### [Supplied data]

────────────────────

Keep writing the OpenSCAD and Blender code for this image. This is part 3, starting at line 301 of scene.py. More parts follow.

────────────────────

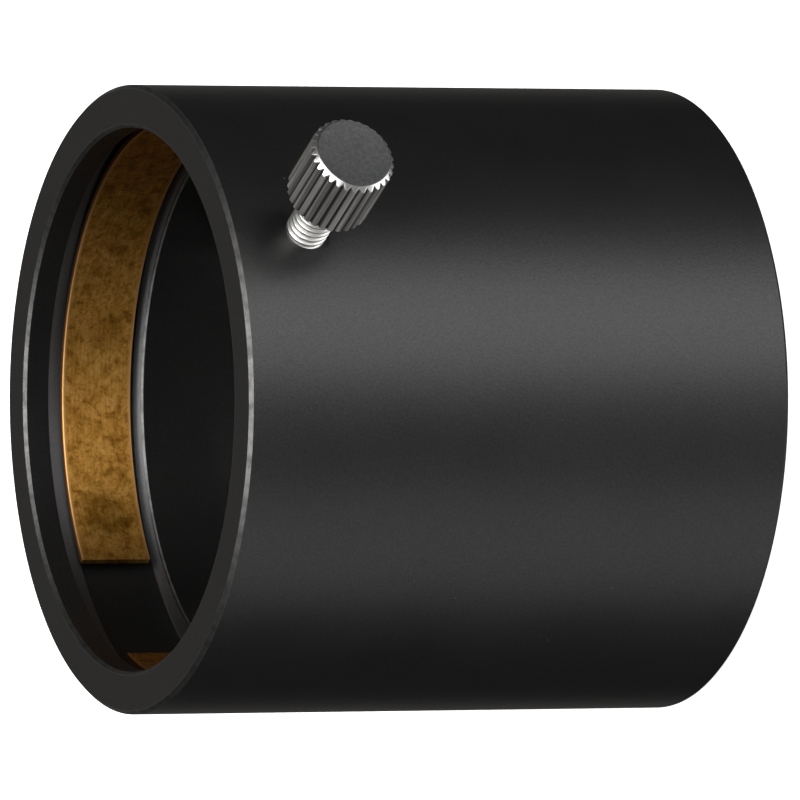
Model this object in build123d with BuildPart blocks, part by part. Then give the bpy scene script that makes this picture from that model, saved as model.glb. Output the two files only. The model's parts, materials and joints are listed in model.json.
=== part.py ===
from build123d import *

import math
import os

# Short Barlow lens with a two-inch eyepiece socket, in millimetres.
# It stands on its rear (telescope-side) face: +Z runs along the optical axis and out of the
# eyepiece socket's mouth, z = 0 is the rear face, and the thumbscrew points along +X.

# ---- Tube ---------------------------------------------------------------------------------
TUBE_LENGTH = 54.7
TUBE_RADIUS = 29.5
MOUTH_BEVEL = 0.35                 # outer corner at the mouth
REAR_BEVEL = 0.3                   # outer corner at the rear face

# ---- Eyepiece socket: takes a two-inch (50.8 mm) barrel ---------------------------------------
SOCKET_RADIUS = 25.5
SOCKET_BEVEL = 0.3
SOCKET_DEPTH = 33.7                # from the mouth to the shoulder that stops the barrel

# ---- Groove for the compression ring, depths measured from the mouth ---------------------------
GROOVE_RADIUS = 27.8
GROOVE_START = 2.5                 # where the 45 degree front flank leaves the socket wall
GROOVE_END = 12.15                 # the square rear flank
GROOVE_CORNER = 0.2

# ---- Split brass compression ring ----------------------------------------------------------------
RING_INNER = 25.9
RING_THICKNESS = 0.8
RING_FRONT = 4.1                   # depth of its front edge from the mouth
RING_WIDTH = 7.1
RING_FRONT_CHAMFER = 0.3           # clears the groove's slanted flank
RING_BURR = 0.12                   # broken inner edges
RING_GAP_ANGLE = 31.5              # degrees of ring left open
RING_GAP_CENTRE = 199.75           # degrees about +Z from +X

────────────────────

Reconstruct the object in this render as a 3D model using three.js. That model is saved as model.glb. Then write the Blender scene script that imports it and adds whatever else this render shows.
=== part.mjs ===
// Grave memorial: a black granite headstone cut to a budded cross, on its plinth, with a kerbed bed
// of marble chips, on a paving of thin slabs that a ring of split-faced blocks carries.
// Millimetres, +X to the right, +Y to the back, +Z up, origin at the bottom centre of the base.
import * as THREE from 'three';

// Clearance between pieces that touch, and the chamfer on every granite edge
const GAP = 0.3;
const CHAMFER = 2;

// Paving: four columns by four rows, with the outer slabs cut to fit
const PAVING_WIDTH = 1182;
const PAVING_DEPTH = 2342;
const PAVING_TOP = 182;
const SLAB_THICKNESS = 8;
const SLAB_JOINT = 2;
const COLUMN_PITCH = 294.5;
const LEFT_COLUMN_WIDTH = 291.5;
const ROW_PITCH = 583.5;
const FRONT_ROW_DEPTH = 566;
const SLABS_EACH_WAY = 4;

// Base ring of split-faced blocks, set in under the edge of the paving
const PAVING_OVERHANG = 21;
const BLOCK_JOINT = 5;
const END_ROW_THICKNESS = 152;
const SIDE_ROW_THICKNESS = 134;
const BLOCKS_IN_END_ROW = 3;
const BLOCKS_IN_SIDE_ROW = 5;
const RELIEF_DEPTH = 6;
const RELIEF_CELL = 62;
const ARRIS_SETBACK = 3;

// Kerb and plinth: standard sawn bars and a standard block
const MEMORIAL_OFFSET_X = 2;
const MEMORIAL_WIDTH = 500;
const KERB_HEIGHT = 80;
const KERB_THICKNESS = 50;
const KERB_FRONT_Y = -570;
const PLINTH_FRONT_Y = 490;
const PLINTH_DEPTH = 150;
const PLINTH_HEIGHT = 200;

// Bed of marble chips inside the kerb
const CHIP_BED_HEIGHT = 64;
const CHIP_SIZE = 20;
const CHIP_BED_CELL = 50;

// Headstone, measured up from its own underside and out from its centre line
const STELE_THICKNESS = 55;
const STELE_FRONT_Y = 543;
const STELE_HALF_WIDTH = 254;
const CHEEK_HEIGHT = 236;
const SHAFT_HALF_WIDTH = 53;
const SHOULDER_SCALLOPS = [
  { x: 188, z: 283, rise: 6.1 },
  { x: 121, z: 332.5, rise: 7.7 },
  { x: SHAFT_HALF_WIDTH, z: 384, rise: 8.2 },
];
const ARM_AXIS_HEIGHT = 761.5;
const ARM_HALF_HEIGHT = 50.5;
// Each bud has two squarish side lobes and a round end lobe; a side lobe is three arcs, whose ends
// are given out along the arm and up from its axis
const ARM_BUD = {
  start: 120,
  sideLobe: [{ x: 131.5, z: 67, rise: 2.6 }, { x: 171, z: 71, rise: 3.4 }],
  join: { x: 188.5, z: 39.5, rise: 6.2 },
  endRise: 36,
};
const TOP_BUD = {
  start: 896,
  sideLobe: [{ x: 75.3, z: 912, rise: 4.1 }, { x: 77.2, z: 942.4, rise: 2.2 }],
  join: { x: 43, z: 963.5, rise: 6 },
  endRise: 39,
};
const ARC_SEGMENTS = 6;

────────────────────

Above are records; say how many of their lines contain the word "three", giving only the number.

3